* **Stated task**
State how many lines in the listing below include the word "that". Give nothing but the number.

:: Data ::

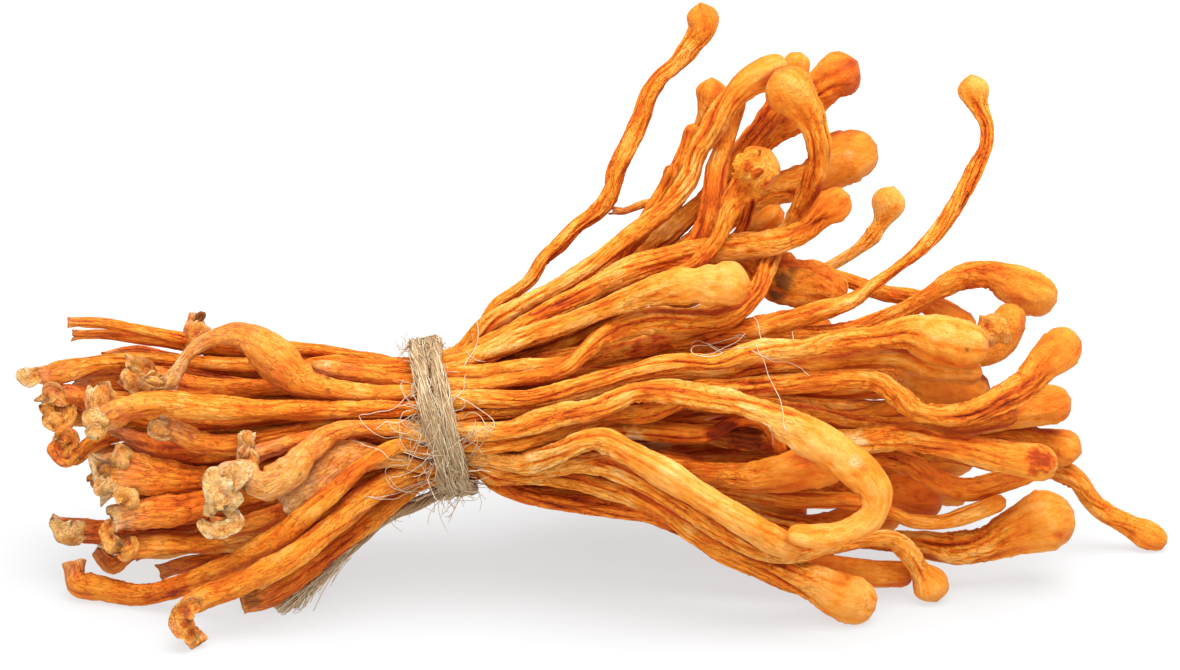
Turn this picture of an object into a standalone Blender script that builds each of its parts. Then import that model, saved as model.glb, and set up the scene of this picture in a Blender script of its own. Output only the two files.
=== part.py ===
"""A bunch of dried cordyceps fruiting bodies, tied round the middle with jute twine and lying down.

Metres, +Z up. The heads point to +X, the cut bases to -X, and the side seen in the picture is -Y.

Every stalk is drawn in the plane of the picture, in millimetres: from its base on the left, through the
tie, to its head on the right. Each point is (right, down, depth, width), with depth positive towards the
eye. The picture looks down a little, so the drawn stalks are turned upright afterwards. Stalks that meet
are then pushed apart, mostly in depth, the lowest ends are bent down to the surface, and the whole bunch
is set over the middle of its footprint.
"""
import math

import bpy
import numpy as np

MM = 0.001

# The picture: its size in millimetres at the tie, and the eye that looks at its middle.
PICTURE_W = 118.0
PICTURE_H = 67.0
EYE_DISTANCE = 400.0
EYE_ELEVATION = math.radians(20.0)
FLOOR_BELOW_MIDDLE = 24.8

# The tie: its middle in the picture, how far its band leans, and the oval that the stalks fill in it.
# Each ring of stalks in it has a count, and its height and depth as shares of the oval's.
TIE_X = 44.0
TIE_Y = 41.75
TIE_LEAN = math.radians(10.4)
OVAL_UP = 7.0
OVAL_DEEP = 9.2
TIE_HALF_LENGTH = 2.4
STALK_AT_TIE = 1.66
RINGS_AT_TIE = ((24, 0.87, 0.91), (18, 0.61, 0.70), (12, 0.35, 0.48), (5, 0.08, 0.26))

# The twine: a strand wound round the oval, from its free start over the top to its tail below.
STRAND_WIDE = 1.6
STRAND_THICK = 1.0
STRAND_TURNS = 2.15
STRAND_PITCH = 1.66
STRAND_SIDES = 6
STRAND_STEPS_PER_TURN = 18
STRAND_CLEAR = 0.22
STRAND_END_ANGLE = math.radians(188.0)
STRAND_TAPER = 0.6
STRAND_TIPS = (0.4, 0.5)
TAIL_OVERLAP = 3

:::

* **Written answer**
4